Reed starred in high school at Naperville Central catching passes from Payton Thorne and running alongside receiver Cade McDonald. Both, of course, were freshmen at Michigan State last season, with Thorne in the midst of a quarterback battle.

That familiarity was crucial, Reed said, in his decision to come to Michigan State, and it didn’t hurt his “best friend” Malik Hall is set to begin his second year on the basketball team. And when things were shut down during the spring and summer, Reed and Thorne put in plenty of work back home.

“Payton's home is pretty much my second home, honestly,” Reed said. “He built a weight room in his garage with wood and stuff like that. So we worked out a lot, we threw a lot together, ran a route tree. We did a lot of studying the playbook, trying to get better and making sure we are ready whenever our names are called.”

There’s no telling if Thorne’s number will be called this season as he’s battling junior Rocky Lombardi and sophomore Theo Day for the starting spot. Reed, on the other hand, will be in the mix from Day One.

He says there’s definitely a rapport with Thorne, but he quickly grew close to Lombardi, as well, and insisted the Spartans’ offense will do well with whoever lands the starting job.

And, Reed was giving no hints as the second week of practice began.

“I couldn't even tell you who will be the quarterback after one week,” he said. “I honestly couldn't.”

What he can tell you is he’ll be ready.
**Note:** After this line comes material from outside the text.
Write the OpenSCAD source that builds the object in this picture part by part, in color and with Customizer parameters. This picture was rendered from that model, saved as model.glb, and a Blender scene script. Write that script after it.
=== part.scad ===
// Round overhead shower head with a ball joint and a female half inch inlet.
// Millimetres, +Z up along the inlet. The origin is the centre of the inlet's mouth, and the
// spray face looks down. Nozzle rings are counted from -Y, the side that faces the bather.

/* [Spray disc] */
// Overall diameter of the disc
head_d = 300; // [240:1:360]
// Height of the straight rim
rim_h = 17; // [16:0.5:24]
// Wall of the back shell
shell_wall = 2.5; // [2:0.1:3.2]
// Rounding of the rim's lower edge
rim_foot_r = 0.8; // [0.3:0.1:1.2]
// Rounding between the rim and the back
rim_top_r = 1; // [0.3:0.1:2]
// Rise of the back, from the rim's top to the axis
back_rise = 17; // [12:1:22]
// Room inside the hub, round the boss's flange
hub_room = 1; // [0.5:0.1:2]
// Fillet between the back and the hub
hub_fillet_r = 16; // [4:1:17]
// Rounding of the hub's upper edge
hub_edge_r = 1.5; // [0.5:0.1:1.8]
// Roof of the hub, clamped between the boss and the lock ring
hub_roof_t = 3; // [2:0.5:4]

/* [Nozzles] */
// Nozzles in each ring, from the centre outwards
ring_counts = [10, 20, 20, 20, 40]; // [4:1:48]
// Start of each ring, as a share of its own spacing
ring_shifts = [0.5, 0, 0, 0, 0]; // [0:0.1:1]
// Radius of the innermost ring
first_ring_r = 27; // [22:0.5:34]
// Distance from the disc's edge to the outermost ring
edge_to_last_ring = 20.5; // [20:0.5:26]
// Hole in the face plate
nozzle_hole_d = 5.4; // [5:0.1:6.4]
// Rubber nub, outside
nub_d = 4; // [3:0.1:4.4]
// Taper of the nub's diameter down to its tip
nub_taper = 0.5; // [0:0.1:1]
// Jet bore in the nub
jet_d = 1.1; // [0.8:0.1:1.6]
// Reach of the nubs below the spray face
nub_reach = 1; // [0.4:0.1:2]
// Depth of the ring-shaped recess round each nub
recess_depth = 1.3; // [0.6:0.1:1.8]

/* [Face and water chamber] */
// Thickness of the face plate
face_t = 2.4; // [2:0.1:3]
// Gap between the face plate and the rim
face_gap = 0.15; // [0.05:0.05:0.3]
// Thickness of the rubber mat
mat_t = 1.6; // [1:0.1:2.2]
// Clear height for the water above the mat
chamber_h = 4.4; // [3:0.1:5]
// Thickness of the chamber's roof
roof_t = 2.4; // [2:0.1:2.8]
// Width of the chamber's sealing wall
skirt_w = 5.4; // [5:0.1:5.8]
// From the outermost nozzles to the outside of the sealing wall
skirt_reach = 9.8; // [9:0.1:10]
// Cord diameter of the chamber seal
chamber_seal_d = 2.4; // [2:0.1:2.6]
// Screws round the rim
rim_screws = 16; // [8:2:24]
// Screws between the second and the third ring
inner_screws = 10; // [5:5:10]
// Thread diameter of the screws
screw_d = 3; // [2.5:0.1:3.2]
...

Ready to prove his one season at Western Michigan was no fluke. Ready to prove he can be the spark the Spartans’ offense desperately needs.

After all, he’s been proving himself all along.

“Ever since I've been in high school,” Reed explained, “I haven't been like the big-time player, you know. I was a three-star (recruit), wasn't a five-star. I always faced those type of guys, so pretty much for me it was just whoever I'm in front of I feel like I'm gonna take it to them, regardless of what their label is or whatever it is.

“I'm just willing to compete, so it doesn't matter who it is, I'm going to come at you. That's how I feel.”

Add in a dose of speed, and that’s a recipe that’s likely to add some excitement this season.